• SHORT EXERCISE:
Using the data below, output the first line and every line after it up to and including the line containing "head_dome_share = 0.8", exactly as written and with nothing added.

• INFORMATION SUPPLIED:
Start

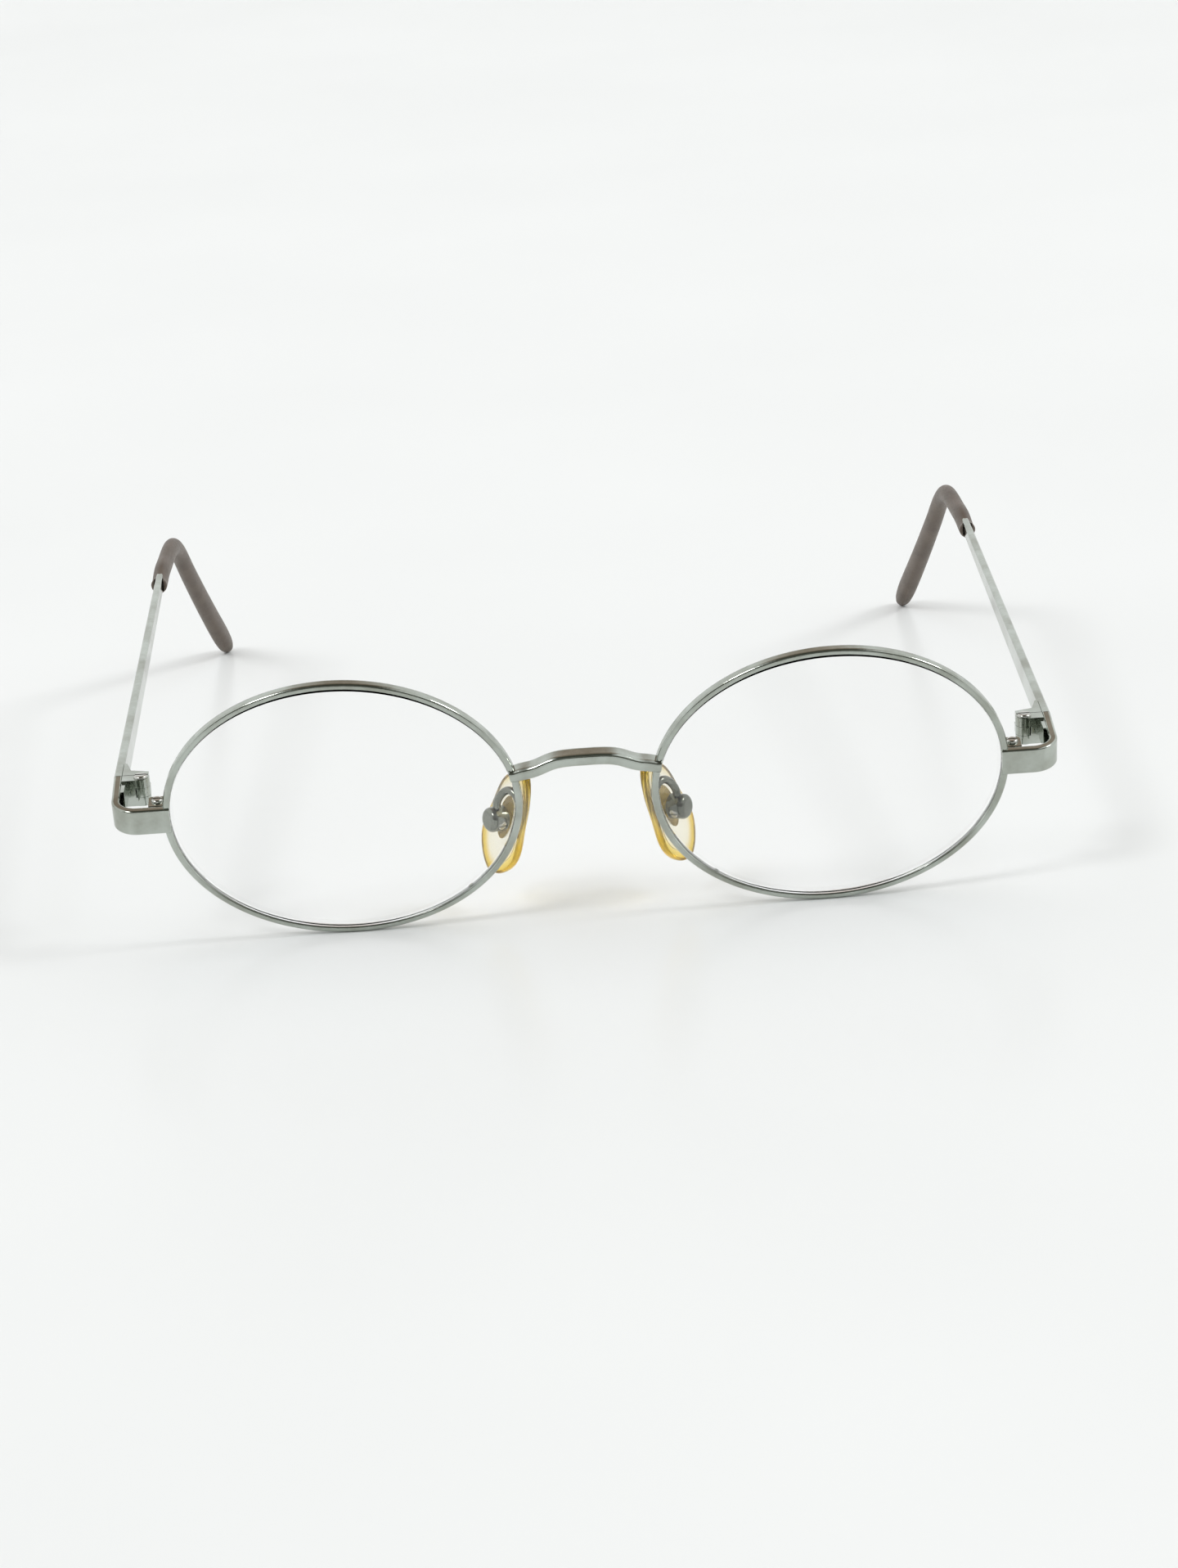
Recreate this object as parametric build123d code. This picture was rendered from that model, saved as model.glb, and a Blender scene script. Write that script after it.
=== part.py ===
from build123d import *
import math
import os

os.makedirs("parts", exist_ok=True)

# Oval wire eyeglasses, open, standing on the rims' lower edges and the ends of the temple tips.
# Millimetres. +X is the wearer's left, the front faces -Y, +Z is up, Z = 0 is the table.
# Everything is built for the +X side and mirrored.

# Front: lens rims and how they stand
rim_half_width = 24.1
rim_half_height = 19.3
rim_gap = 18.7
rim_wire_width = 1.0
rim_wire_depth = 1.7
rim_wire_round = 0.45
rim_roll = 2.0
rim_wrap = 1.0
front_lean = 11.4

# Lens and the groove that holds it
lens_thickness = 1.4
lens_curve_radius = 250.0
lens_front_rise = 1.55
bevel_height = 0.34
bevel_half_width = 0.36
bevel_crest_half_width = 0.06
lens_clearance = 0.03

# Endpiece strap
strap_thickness = 1.2
strap_height = 3.85
strap_round = 0.35
strap_rise = 0.2
strap_reach = 7.05
strap_set_back = 0.12
strap_corner_radius = 3.0
strap_length_back = 9.0

# Closing block at the rim's saw cut
saw_cut = 0.15
block_width = 2.6
block_lap = 0.75
block_depth = 2.5
block_round = 0.45
rim_screw_radius = 0.6
rim_screw_inset = 1.15
rim_screw_head_radius = 0.8

# Hinge
temple_slope = 4.0
pin_inset = 3.8
pin_forward = 0.9
knuckle_radius = 1.2
knuckle_gap = 0.04
seam_gap = 0.12
hinge_relief = 0.12
hinge_body_depth = 1.9
hinge_body_round = 0.4
hinge_foot_thickness = 0.5
hinge_foot_length = 5.0
hinge_foot_trim = 0.3
leaf_shoulder = 1.0
leaf_step_out = 1.5
leaf_step_back = 1.7
leaf_heel_out = 0.45
leaf_heel_back = 4.1
leaf_end_back = 4.6
pin_radius = 0.65
pin_head_radius = 1.0
pin_head_height = 0.42
fixed_fit = 0.02
running_fit = 0.05
slot_width = 0.3
slot_depth = 0.22
head_dome_share = 0.8

# Temple and tip
temple_end_thickness = 1.1
temple_end_height = 2.0
temple_lean_in = 0.6
sleeve_start = 80.6
bend_start = 95.8
bend_radius = 12.0
drop_angle = 43.0
tip_turn_in = 5.4
turn_in_run = 57.5
turn_in_power = 1.5
slope_step = 0.12
core_radius = 0.6
core_end_gap = 9.0
sleeve_grip = 3.0
sleeve_thickness = 2.5
sleeve_height = 2.9
sleeve_mouth_depth = 0.8
sleeve_mouth_gap = 0.22
sleeve_end_round = 0.35
paddle_thickness = 2.9
paddle_height = 4.0
paddle_back = 8.0
tip_end_radius = 1.05
tip_round_length = 6.0
tip_stations = 12
tip_round_stations = 6

# Bridge
bridge_depth = 2.6
bridge_height = 1.8
bridge_round = 0.6
bridge_lap = 0.95
bridge_stations = 15
bridge_line = [
    (0, -0.7, 5.9),
    (2.7, -0.7, 5.85),
    (4.7, -0.65, 5.45),
    (6.6, -0.6, 4.65),
    (8.4, -0.5, 4.15),
    (10.4, -0.45, 3.85),
]

# Nose pad assembly
pad_pivot = (12.65, 4.3, -5.7)
pad_splay = 30.0
pad_flare = 17.0
pad_tilt = 6.0
pad_top_radius = 2.8
pad_foot_radius = 4.1
pad_top_rise = 5.0
pad_foot_fall = 5.7
pad_side_bulge = 0.35
pad_profile = [(0, 0.25), (0.2, 0.04), (0.55, 0), (1.05, 0.1), (1.4, 0.5), (1.6, 1.5)]
box_radius = 1.75
box_outboard = 1.6
box_inboard = 1.0
box_round = 0.8
box_slot_half_width = 0.68
box_slot_half_height = 1.32
box_slot_behind = 0.95
pad_gap = 0.5
tongue_half_width = 0.6
tongue_eye_radius = 0.8
core_plate_half_height = 3.6
core_plate_half_width = 1.5
core_plate_thickness = 0.5
pad_screw_radius = 0.42
pad_screw_head_radius = 0.72
pad_screw_head_height = 0.35
arm_radius = 0.55
arm_line = [(9.5, 0.3, -2.1), (9.55, 1.7, -1.1), (10.5, 2.9, -0.5), (11.7, 3.8, -1.5), (12.5, 4.2, -3.8)]

# One overrun for every cutting tool that must pass right through
overrun = 12.0


def oval(grow):
    """The rim's centre-line oval, grown outwards, as a face standing in the XZ plane.

    Its outline starts at the nose, away from the saw cut.
    """
    return Plane.XZ * Rot(0, 0, 180) * Ellipse(rim_half_width + grow, rim_half_height + grow)


def oval_slab(grow, half_depth):
    return extrude(oval(grow), amount=half_depth, both=True)


def bevel_ring(extra):
    """A solid oval disc with a ridge round its edge, the shape that the groove takes from the rim."""
    root = -rim_wire_width / 2 + extra
    halves = []
    for side in (-1, 1):
        sections = [
            Pos(0, side * y, 0) * oval(grow)
            for y, grow in (
                (0, root + bevel_height),
                (bevel_crest_half_width + extra, root + bevel_height),
                (bevel_half_width + extra, root),
            )
        ]
        halves.append(loft(sections, ruled=True))
    return halves[0] + halves[1]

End

• RESULT BELOW:
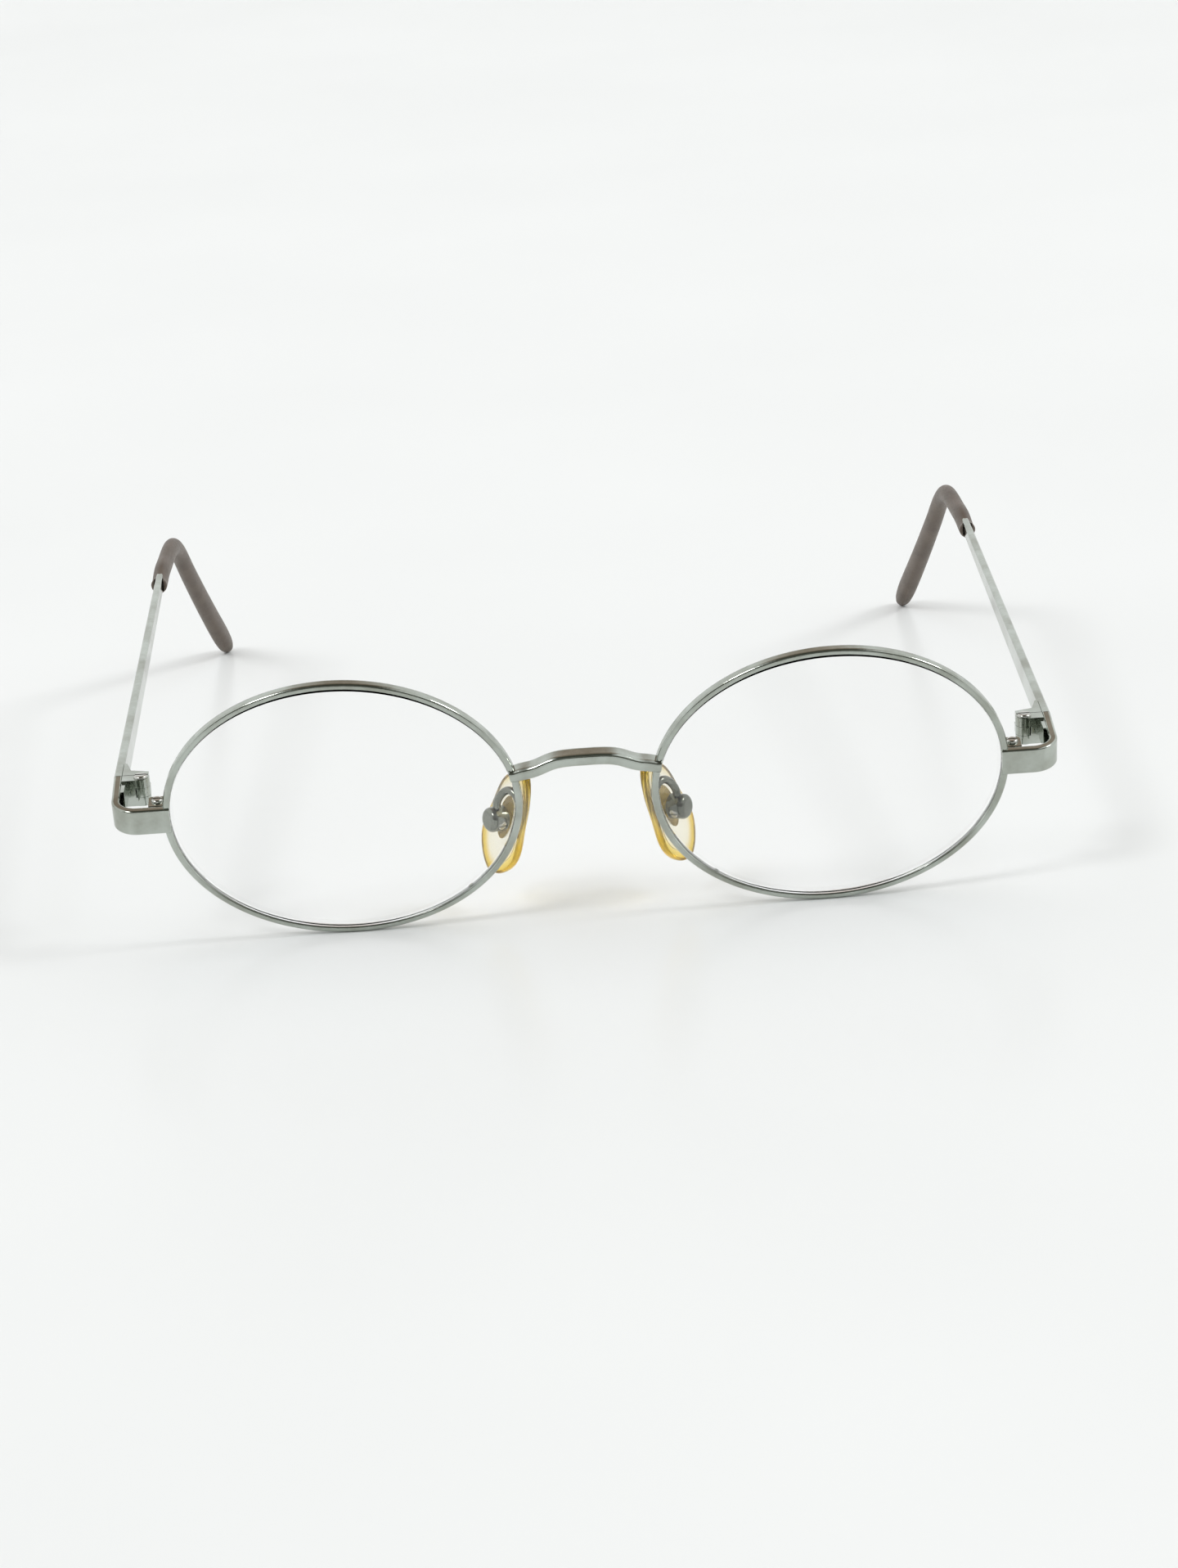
Recreate this object as parametric build123d code. This picture was rendered from that model, saved as model.glb, and a Blender scene script. Write that script after it.
=== part.py ===
from build123d import *
import math
import os

os.makedirs("parts", exist_ok=True)

# Oval wire eyeglasses, open, standing on the rims' lower edges and the ends of the temple tips.
# Millimetres. +X is the wearer's left, the front faces -Y, +Z is up, Z = 0 is the table.
# Everything is built for the +X side and mirrored.

# Front: lens rims and how they stand
rim_half_width = 24.1
rim_half_height = 19.3
rim_gap = 18.7
rim_wire_width = 1.0
rim_wire_depth = 1.7
rim_wire_round = 0.45
rim_roll = 2.0
rim_wrap = 1.0
front_lean = 11.4

# Lens and the groove that holds it
lens_thickness = 1.4
lens_curve_radius = 250.0
lens_front_rise = 1.55
bevel_height = 0.34
bevel_half_width = 0.36
bevel_crest_half_width = 0.06
lens_clearance = 0.03

# Endpiece strap
strap_thickness = 1.2
strap_height = 3.85
strap_round = 0.35
strap_rise = 0.2
strap_reach = 7.05
strap_set_back = 0.12
strap_corner_radius = 3.0
strap_length_back = 9.0

# Closing block at the rim's saw cut
saw_cut = 0.15
block_width = 2.6
block_lap = 0.75
block_depth = 2.5
block_round = 0.45
rim_screw_radius = 0.6
rim_screw_inset = 1.15
rim_screw_head_radius = 0.8

# Hinge
temple_slope = 4.0
pin_inset = 3.8
pin_forward = 0.9
knuckle_radius = 1.2
knuckle_gap = 0.04
seam_gap = 0.12
hinge_relief = 0.12
hinge_body_depth = 1.9
hinge_body_round = 0.4
hinge_foot_thickness = 0.5
hinge_foot_length = 5.0
hinge_foot_trim = 0.3
leaf_shoulder = 1.0
leaf_step_out = 1.5
leaf_step_back = 1.7
leaf_heel_out = 0.45
leaf_heel_back = 4.1
leaf_end_back = 4.6
pin_radius = 0.65
pin_head_radius = 1.0
pin_head_height = 0.42
fixed_fit = 0.02
running_fit = 0.05
slot_width = 0.3
slot_depth = 0.22
head_dome_share = 0.8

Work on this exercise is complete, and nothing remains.